Julieta de França (1872-1951) foi tema de um livro em que figura um ensaio da curadora Ana Paula Simioni, autora de uma tese premiada em 2004, justamente sobre pintoras e esculturas acadêmicas brasileiras. “Julieta ficou esquecida pela dificuldade que tinha em se integrar ao sistema, desafiando seu superiores, como Rodolfo Bernardelli, então o mais importante escultor da época e diretor da Enba, que lhe fechou as portas dos principais salões de arte”, conta a curadora. Aluna dos escultores Rodin e Bourdelle durante o período francês, Julieta foi a primeira mulher a frequentar aulas de modelo vivo no Brasil, proibida para elas até 1897. Na mostra, o desenho de um nu feito em 1901 pela artista chama a atenção pela perfeição dos traços desinibidos – talvez um pouco além da conta para o público da época.

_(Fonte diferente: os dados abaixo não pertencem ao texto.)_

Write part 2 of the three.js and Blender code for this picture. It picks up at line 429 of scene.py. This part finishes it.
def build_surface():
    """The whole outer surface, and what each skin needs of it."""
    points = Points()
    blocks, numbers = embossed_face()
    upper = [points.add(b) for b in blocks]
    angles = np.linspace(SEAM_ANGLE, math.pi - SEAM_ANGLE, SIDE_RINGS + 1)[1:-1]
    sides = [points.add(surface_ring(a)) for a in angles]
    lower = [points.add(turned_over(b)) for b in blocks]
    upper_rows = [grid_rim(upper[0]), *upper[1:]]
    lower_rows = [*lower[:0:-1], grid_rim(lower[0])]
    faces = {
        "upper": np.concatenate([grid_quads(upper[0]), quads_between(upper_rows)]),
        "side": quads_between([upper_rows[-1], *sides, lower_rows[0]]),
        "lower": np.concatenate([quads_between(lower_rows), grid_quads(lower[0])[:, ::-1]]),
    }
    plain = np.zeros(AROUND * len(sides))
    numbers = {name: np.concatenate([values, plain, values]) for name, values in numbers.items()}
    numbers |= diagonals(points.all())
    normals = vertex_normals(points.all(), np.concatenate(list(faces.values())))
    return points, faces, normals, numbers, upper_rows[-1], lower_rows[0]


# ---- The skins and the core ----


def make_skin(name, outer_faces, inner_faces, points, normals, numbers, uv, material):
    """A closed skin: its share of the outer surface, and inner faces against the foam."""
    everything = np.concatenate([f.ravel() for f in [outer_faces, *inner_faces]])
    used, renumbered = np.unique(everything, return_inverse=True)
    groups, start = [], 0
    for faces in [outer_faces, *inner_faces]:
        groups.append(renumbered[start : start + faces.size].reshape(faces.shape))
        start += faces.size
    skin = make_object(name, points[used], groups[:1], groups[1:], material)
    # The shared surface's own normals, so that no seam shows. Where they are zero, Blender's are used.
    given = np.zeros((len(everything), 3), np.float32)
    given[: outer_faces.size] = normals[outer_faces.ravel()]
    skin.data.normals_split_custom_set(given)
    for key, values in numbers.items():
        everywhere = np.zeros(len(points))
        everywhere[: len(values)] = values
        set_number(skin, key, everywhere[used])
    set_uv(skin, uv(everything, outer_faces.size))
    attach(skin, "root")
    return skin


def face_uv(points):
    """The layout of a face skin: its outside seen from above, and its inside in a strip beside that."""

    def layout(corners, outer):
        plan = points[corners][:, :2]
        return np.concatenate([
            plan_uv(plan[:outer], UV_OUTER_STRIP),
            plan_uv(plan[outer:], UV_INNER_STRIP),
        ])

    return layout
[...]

Duas esculturas na segunda sala reforçam a qualidade de sua obra, da qual ela não tinha dúvida. Tanto que, em 1906, ao participar de um concurso para a construção do Monumento à República, não se conformou ao ser recusada pelo júri, no que muitos enxergam o dedo de Bernardelli, que escolhia os jurados dos concursos públicos.

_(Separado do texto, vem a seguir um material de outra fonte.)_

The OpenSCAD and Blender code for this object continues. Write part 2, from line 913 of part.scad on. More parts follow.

“Ela, então, pegou a maquete de gesso, levou para a França, submeteu-a ao julgamento de Rodin e outros notáveis, voltou ao Brasil e entrou com uma petição que afrontou o júri”, observa a curadora Ana Paula Simioni. Conclusão: Julieta, transgressora por natureza, mãe solteira numa época em que isso era escândalo, acabou cavando a própria sepultura artística num meio conservador e obscurantista como o brasileiro do começo do século passado.

Ousadia

“Essa mulheres deram uma resposta à altura”, diz a curadora Elaine Dias, que, ao lado de Ana Paula, vasculhou coleções privadas e públicas atrás de obras que há décadas não viam a luz do dia. É o caso de vários nus expostos na primeira sala, onde se destacam as modernistas Anita Malfatti e Tarsila do Amaral, ao lado de artistas menos populares, como a transgressora Julieta de França, e Angelina Agostini (1888-1973), que, em 1913, se pintou com a alça da lingerie caída na tela Vaidade, e, na mostra da Pinacoteca, está representada por desenhos de nus masculinos. A mãe de Angelina, Abigail de Andrade (1864-1890), também está na exposição, mas na segunda sala, dedicada à pintura de gênero, naturezas-mortas e autorretratos.

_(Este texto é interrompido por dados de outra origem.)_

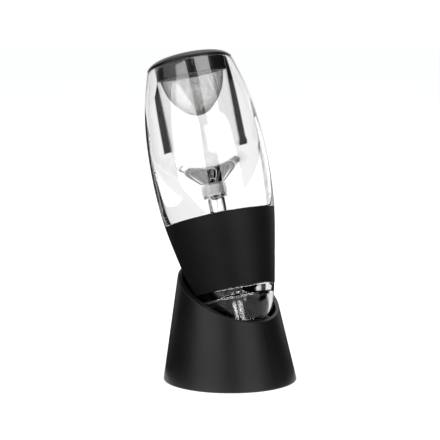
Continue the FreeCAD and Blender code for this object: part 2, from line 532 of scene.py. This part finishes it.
@dataclass(frozen=True)
class MouldedPlastic:
    """Black moulded plastic or rubber: satin, with a fine even grain that breaks up highlights."""

    name: str = "satin_black_abs"
    colour: str = "#121213"
    fade: str = "#19191a"
    roughness: float = 0.42
    spread: float = 0.08
    grain_mm: float = 0.35
    depth_mm: float = 0.006
    cloud_mm: float = 14.0
    ior: float = 1.54

    def make(self) -> bpy.types.Material:
        """Build the material.

        Returns:
            The material.
        """
        material, tree = node_material(self.name)
        shader = tree.nodes["Principled BSDF"]
        grain = noise(tree, self.grain_mm, detail=3.0, roughness=0.6)
        cloud = noise(tree, self.cloud_mm, detail=4.0, roughness=0.55)
        tone = add_node(tree, "ShaderNodeMix", {"Factor": cloud, "A": linear(self.colour),
                        "B": linear(self.fade)}, data_type="RGBA")
        gloss = add_node(tree, "ShaderNodeMapRange", {"Value": cloud, "From Min": 0.3, "From Max": 0.7,
                         "To Min": self.roughness - self.spread / 2,
                         "To Max": self.roughness + self.spread / 2})
        bump = add_node(tree, "ShaderNodeBump", {"Height": grain, "Distance": self.depth_mm * MM,
                        "Strength": 1.0})
        tree.links.new(tone.outputs["Result"], shader.inputs["Base Color"])
        tree.links.new(gloss.outputs["Result"], shader.inputs["Roughness"])
        tree.links.new(bump.outputs["Normal"], shader.inputs["Normal"])
        shader.inputs["IOR"].default_value = self.ior
        return material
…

A história de Abigail de Andrade daria uma ópera de Puccini. Ela engravidou do professor, Ângelo Agostini, que era casado, fugiu com ele para Paris, ficou tuberculosa e perdeu o segundo filho na capital francesa, morrendo pouco tempo depois do parto. Como viveu pouco mais de 25 anos, produziu algo em torno de 50 quadros, isso numa época em que as mulheres só eram estimuladas a pintar como passatempo.

Apesar do preconceito contra a presença da mulher na arte, algumas fizeram carreira e conseguiram até sucesso na profissão, como a própria Abigail, que chegou a vencer os conceituados Castagneto e George Grimm. A Semana de Arte Moderna de 1922 viria a contribuir ainda mais para a integração das mulheres no meio artístico. Há na mostra duas pinturas (nus femininos) pintados por Tarsila do Amaral em sua temporada parisiense, justamente no ano em que os artistas modernistas agitavam o Teatro Municipal com a escandalosa Semana.

Recuo

Outro nu – masculino, desta vez – destaca-se ao lado de Tarsila, um desenho de Anita Malfatti que posteriormente, após as críticas de sua primeira exposição brasileira, recuou e trocou os expansivos traços expressionistas por uma pintura tímida. Anita não exibia esses nus em suas exposições, lembram as curadoras da mostra, que eram definidos como “viris” nos anos 1920 até mesmo por Mário de Andrade, segundo elas. Os críticos certamente esperavam que as pintoras seguissem como amadoras domesticadas, pintando interiores e naturezas-mortas.

A campineira Nicota Bayeux (1870-1923), de quem se sabe bem pouco além do fato de ter estudado na Académie Julien, voltou ao Brasil quando eclodiu a guerra, em 1914, mas trouxe na bagagem uma tela (hoje pertencente ao acervo da Pinacoteca) que em nada fica a dever ao clima angustiante das pinturas do expressionista norueguês Edvard Munch (1863-1944), seu contemporâneo, que também passou por Paris. A pintura, Coeur Meurtri (Coração Ferido, 1913), reproduzida acima, é um dos destaques de uma exposição que tem ainda a ousadia da sufragista Georgina de Albuquerque (1885-1962), introdutora do impressionismo no Brasil.